What is needed is an exact copy of the lines from the line containing "centre_y = 0.5" to the line containing "before = set(bpy.data.objects)", both lines included, and nothing else.
Begin Information supplied
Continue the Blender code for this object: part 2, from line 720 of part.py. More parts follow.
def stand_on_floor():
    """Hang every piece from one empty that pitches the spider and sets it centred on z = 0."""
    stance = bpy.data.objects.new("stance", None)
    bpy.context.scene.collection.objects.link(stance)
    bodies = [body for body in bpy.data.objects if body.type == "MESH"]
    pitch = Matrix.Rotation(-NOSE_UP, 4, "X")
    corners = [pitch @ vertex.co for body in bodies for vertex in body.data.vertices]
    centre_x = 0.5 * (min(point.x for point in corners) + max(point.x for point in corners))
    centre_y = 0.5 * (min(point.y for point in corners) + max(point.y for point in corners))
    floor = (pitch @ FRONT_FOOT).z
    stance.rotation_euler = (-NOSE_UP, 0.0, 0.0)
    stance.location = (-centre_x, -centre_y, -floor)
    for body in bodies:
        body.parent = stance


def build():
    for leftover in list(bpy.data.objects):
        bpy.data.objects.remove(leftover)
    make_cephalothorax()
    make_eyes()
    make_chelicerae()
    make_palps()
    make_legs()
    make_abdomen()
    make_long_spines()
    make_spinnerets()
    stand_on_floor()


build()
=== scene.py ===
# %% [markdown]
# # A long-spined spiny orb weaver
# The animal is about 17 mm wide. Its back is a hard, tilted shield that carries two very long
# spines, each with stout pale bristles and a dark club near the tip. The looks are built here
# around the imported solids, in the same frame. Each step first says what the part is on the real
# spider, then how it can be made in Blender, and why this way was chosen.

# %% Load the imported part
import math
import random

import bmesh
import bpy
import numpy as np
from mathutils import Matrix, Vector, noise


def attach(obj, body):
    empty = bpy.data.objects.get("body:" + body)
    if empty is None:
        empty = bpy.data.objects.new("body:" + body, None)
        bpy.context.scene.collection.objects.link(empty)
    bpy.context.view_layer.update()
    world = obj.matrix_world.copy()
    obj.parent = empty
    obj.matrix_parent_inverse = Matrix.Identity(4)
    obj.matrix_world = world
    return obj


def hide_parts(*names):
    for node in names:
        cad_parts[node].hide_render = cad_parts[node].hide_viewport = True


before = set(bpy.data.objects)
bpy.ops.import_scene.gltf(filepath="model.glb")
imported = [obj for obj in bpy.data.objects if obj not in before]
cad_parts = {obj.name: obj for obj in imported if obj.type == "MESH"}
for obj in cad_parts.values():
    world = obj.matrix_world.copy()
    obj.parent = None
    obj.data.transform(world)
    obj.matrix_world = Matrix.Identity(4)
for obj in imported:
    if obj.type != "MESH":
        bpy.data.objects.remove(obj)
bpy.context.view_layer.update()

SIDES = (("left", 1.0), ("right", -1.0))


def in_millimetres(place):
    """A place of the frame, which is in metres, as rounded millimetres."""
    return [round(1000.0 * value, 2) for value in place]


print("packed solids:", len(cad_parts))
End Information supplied
*The solution:*
    centre_y = 0.5 * (min(point.y for point in corners) + max(point.y for point in corners))
    floor = (pitch @ FRONT_FOOT).z
    stance.rotation_euler = (-NOSE_UP, 0.0, 0.0)
    stance.location = (-centre_x, -centre_y, -floor)
    for body in bodies:
        body.parent = stance


def build():
    for leftover in list(bpy.data.objects):
        bpy.data.objects.remove(leftover)
    make_cephalothorax()
    make_eyes()
    make_chelicerae()
    make_palps()
    make_legs()
    make_abdomen()
    make_long_spines()
    make_spinnerets()
    stand_on_floor()


build()
=== scene.py ===
# %% [markdown]
# # A long-spined spiny orb weaver
# The animal is about 17 mm wide. Its back is a hard, tilted shield that carries two very long
# spines, each with stout pale bristles and a dark club near the tip. The looks are built here
# around the imported solids, in the same frame. Each step first says what the part is on the real
# spider, then how it can be made in Blender, and why this way was chosen.

# %% Load the imported part
import math
import random

import bmesh
import bpy
import numpy as np
from mathutils import Matrix, Vector, noise


def attach(obj, body):
    empty = bpy.data.objects.get("body:" + body)
    if empty is None:
        empty = bpy.data.objects.new("body:" + body, None)
        bpy.context.scene.collection.objects.link(empty)
    bpy.context.view_layer.update()
    world = obj.matrix_world.copy()
    obj.parent = empty
    obj.matrix_parent_inverse = Matrix.Identity(4)
    obj.matrix_world = world
    return obj


def hide_parts(*names):
    for node in names:
        cad_parts[node].hide_render = cad_parts[node].hide_viewport = True


before = set(bpy.data.objects)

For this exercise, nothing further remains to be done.